Все это пришло позднее, а тогда он был еще довольно смелым купальщиком и беседа его отличалась живостью и разнообразием. Большой возраст сказывался иногда во внезапных вспышках раздражения, хотя каждый из его собеседников старался о том, чтобы не произносить при нем некоторых имен и не заводить речи на известные темы, которые могли сделаться щекотливыми.
Вообще, Гончаров держался и тогда широкого и благожелательного отношения к нашей беллетристике и к молодым писателям. Личных нападок он избегал, не позволял себе и в то время того, что мы называем литературным генеральством. В нем каждый молодой его собрат мог видеть необычайно цельное мировоззрение художника, который никогда, однако же, не оставался равнодушным к высшим запросам морали и человечности. Этот писатель с полным правом мог с своей авторской исповедью "Лучше поздно, чем никогда" позволить себе возглас о бесплодии словопрений, вращающихся около формулы искусство для искусства. Бездушным эстетиком, конечно, он никогда не бывал, но в нем жил пушкинист чистой воды, испытавший в ранней молодости обаяние нашего великого поэта, доходившее в людях его поколения до настоящего культа.

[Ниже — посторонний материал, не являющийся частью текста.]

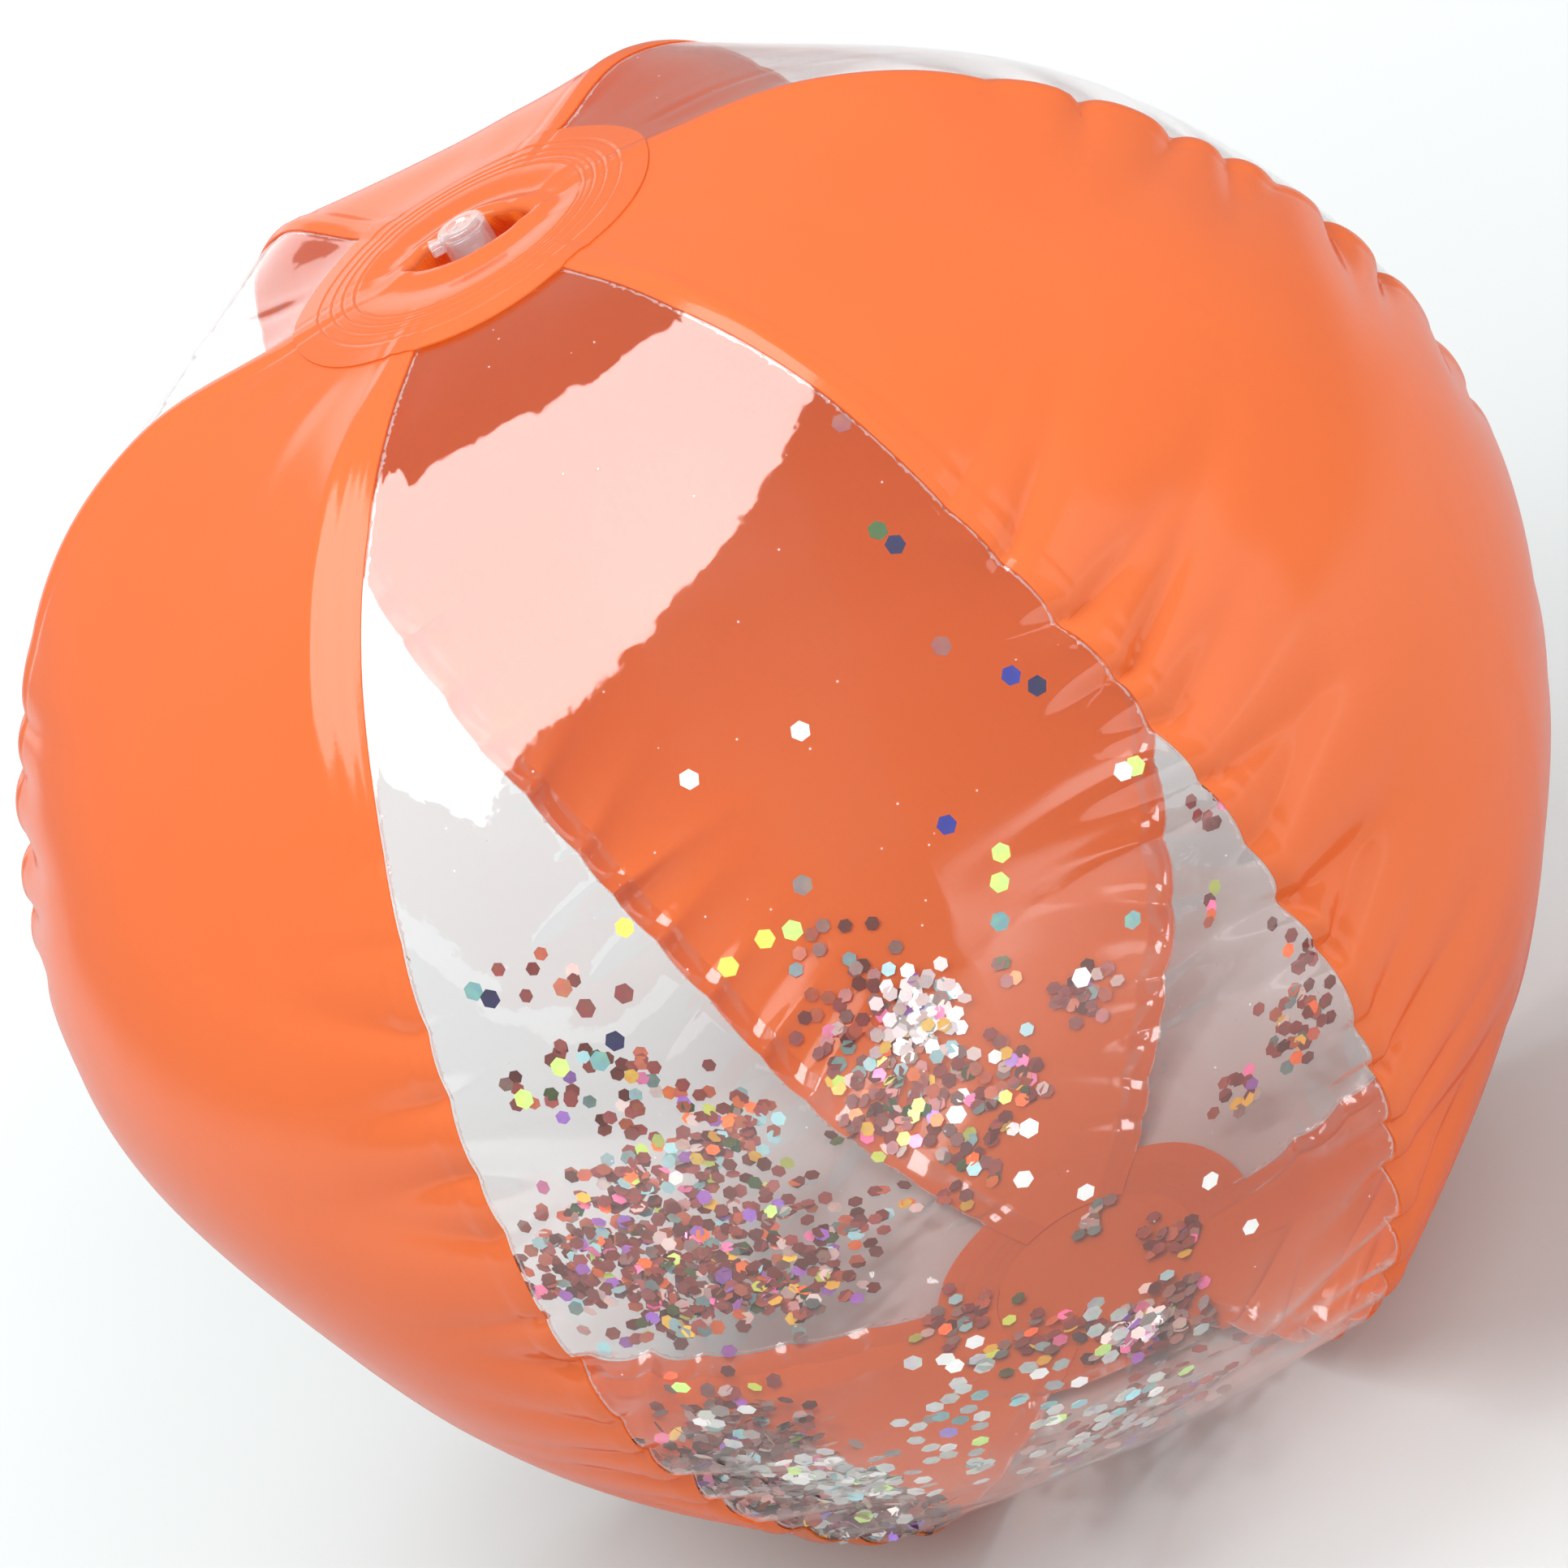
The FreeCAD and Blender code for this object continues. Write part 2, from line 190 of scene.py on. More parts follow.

Если сравнить его беседу с тем, что давал в разговоре прямой его соперник Тургенев, то получится значительная разница. Тургенев любил искусство не менее, чем Гончаров, и его коробила тенденциозность нашей критики, тот загон, в котором вообще находились тогда художественные запросы; но разговор Тургенева носил часто слишком анекдотический характер; в нем было больше ума, остроумия и очистительной критики, направленной на людей, чем цельности чувства, проникающего крупного художника, высокой преданности своему делу. За последние 10-12 лет своей жизни Тургенев говорил о собственной писательской работе изредка, как бы нехотя, постоянно оговариваясь, что он пишет мало и редко и смотрит на то, что пишет, как на вещи, к которым совсем не следует относиться с такими требованиями, какие раздавались тогда. Почти всегда, даже в более задушевной беседе, у него был тон усталого и скептического знатока литературы, желающего оградить свои ощущения от ненужной тревоги. Конечно, в нем могла сказываться и горечь непонимания, оставшаяся от травли, какую критика устроила когда-то роману "Отцы и дети", но ведь и Гончаров тоже был вправе считать себя обиженным всем тем, что было в отзывах об "Обрыве" резкого, а иногда и прямо враждебного.